With all the cultural treasures that Kyoto offers, perhaps few people would have wine in mind when planning their itinerary. After all, in a city with such richness of tradition, wine is a mere arriviste.
But imagine Kyoto’s grace, history and aesthetic of quiet, exquisite detail transposed onto a wine bar. Imagine a place that allows you to experience wine interpreted by a Kyoto hospitality so intimate that it is almost tender in its patience and refinement.
That place exists. It is called Wine Crazy — the name inked in hiragana on lanterns dangling from the tiled roof of an old house. Next to the entrance, a bench is covered in red felt, as if waiting for tea ceremony to begin. It holds a dark magnum of fine Bordeaux.
Step through the doorway’s fluttering noren and enter a white-walled room, its high ceiling spliced by massive timber beams. The floor is a rough parquet of railroad ties and damp paving stones. There’s a handsome antique clock, a Taisho Era lamp with an etched glass globe and a table hewn from a 7-meter oak split in half. The house has been painstakingly restored with natural materials: wood, paper, clay and stone.
In 1933, proprietor Toshio Iwata’s parents founded a sake shop here. They purveyed goods traditionally sold by sake shops, such as salt, miso and soy sauce. By 1975, the old sake shop discounted its wares, struggling to survive against new, bigger competitors. “In price competition, the big company always wins,” says Iwata.
To his father’s chagrin, Iwata discovered wine. “A company’s size does not matter in the wine business,” he reasoned. “You only have to love and drink wine to advise your customers well.” Despite intense, initial skepticism from his family and customers, he spent years gradually transforming the family business.
Rather than defy tradition, Iwata redefined it. In creating Wine Crazy’s environment, he was motivated by an affinity for the wide spaces and tranquillity of Kyoto’s temples and shrines. With expert carpenters, he dismantled a house from Ishikawa Prefecture and rebuilt it here, using traditional craftsmanship and recycled elements.
During the day, Wine Crazy is a destination for collectors of Grands Vins. Its dark, wooden shelves hold a precious library of well-aged wines, with scarce verticals of Bordeaux and Burgundy reaching back to the 1950s and ’60s. Iwata tracks down special vintages for his clients’ birthday celebrations. Rarities bear matching prices — for example: 1967 Ch. Leoville Las Cases (32,600 yen); 1955 Ch. Ducru Beaucaillou (45,000 yen); and 1964 Ch. Gruaud Larose (64,000 yen).

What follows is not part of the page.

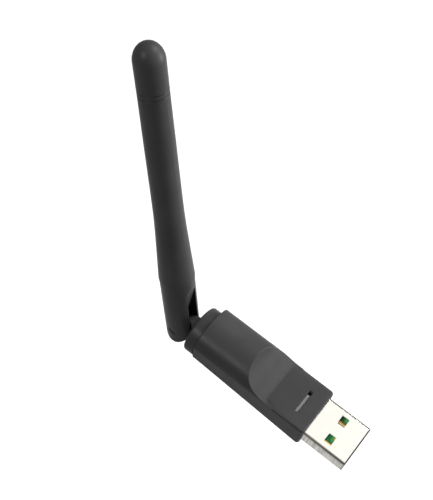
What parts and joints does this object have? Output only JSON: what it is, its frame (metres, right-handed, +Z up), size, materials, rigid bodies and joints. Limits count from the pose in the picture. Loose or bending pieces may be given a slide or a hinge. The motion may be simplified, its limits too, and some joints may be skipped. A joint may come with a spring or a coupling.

In contemporary times, the costly, long-term aging of wines is becoming increasingly scarce. Most consumers today purchase a bottle to take home and drink the same evening. In this era, Iwata is a man of unusual patience. In addition to the house and cellar, he has a warehouse storing 20,000 bottles. He also takes a long-term view of customer relationships and typically devotes five-six years to learning the tastes of a customer.
The cost of rare wines may be staggering, but that should not keep you away from Wine Crazy. At night, this space turns into a wine bar, with people gathering around the single oak table. Here is the precious opportunity to savor the same hospitality that Iwata accords his old Kyoto clientele — at an affordable price. The Pere Patriarche house wine is 400 yen per glass or a mere 1,200 yen per bottle. A 1,000 yen cover charge includes breads and cheeses.
Every week features five different wines by the glass, such as 1999 Gevrey Chambertin (900 yen); 1993 Ch. Gruaud Larose (1,200 yen); and 1994 Ch. Canon (1,100 yen). Changing half-bottle selections are also offered, including Veuve Clicquot NV (2,700 yen); 1996 Jean Boillot Puligny-Montrachet 1er cru (3,798 yen); and 1998 Dessertaux Cote de Nuits Village (1,600 yen).
While Iwata pours wine, his wife and son stir up home-cooked fare. Selections include seasonal pasta dishes (800 yen); smoked duck (1,500 yen); smoked salmon (700 yen) and artichokes with olives (700 yen). For a unique Kyoto experience, Wine Crazy is hard to beat.